Even relatively small hurdles can get complicated. Consider the several million-dollar plan for improving accessibility to the Music Center, as well as widening the sidewalk to account for the increased pedestrians in time for Disney Hall’s opening next fall.

Approval is needed by the county (which owns the Music Center and the land under Disney Hall), the city (which would pay for the sidewalk adjustment), the city’s Department of Transportation (which would survey the effect of the changing width of Grand Avenue), and the operators of Otto’s restaurant, which sits at the foot of the Dorothy Chandler Pavilion.

The task before the Grand Avenue Committee is perhaps best illustrated by the fact that the concept now envisioned would actually incorporate aspects of three prior plans for the area none of which ever saw the light of day.

The 10-Minute Diamond, which was designed to encompass the 10-minute walking area around City Hall in the mid-90s, is being integrated into the Commons project.

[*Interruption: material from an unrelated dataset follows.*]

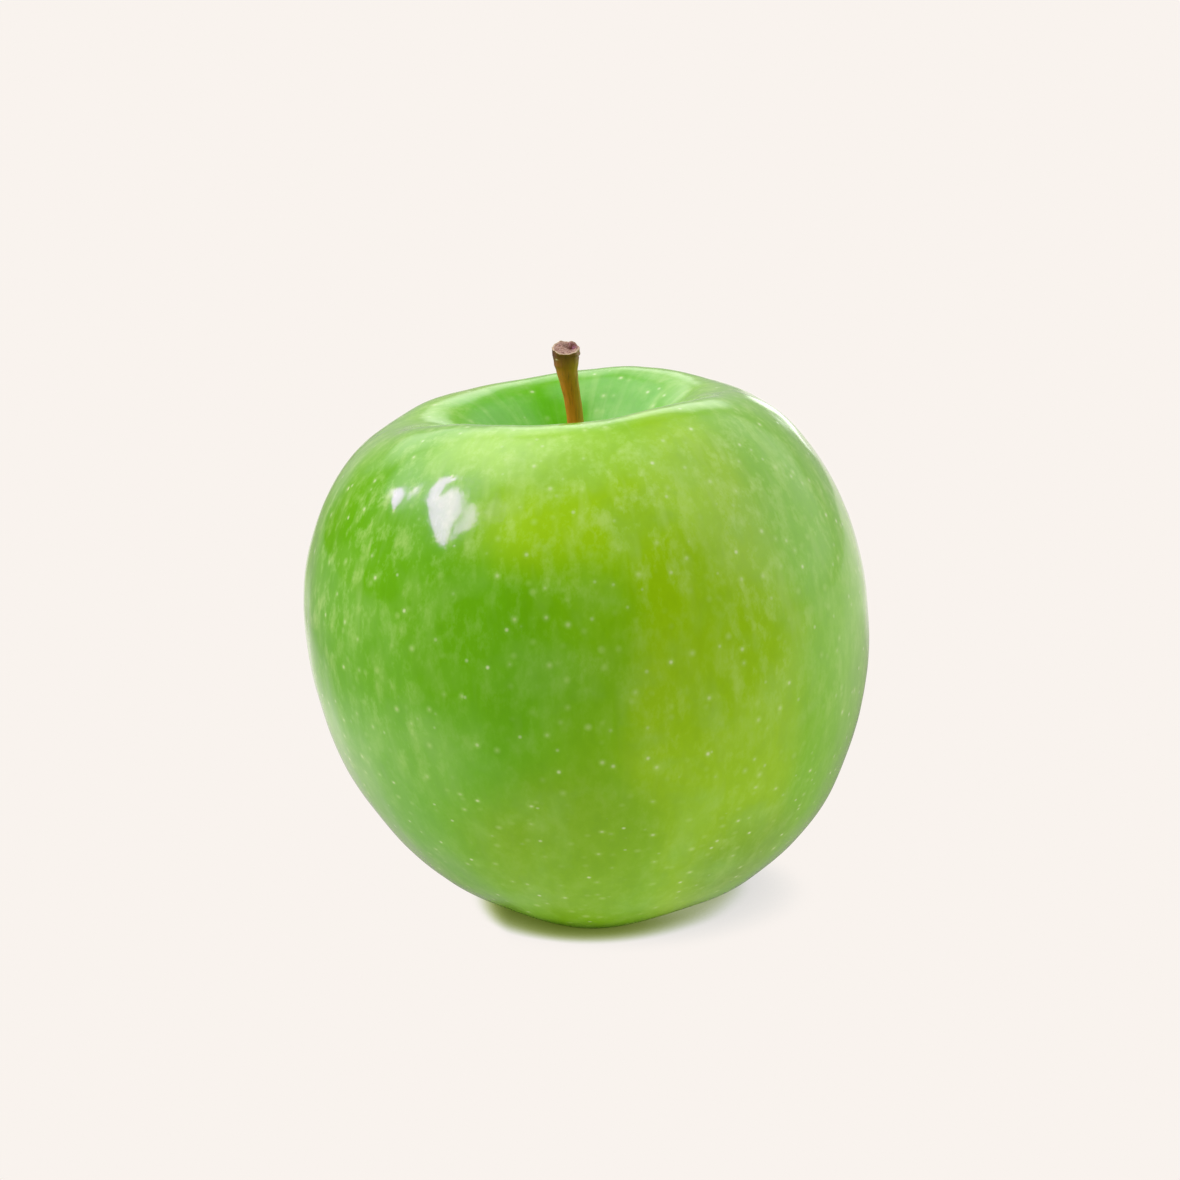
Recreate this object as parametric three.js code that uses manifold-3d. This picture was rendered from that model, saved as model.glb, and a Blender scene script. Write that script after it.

The CRA-Sponsored plan of 1999 used Barcelona’s Las Ramblas as a model for the flower shops, magazine racks and cafes proposed for the three-block span of Grand Avenue south of the Music Center.

The Performing Arts Center plan, hatched the same year, involved putting more restaurants at the base of the Dorothy Chandler Pavilion and further defining the axis between the music center and the existing park between the two county buildings across the street.

Will anything come of this latest plan? Much will depend on the willingness by the city and county to redevelop the parcels they now own on Grand, which are being used for parking lots. “The city is very eager to get its parcels developed,” said Kevles, noting that the properties would be sold to a developer within the parameters of the plan. As for the county, there would have to be a new facility for all that parking space being taken out perhaps under the proposed Commons area.

“There are so many players involved,” Welborne said. “It’s sort of like tasting a soup that’s half-finished.”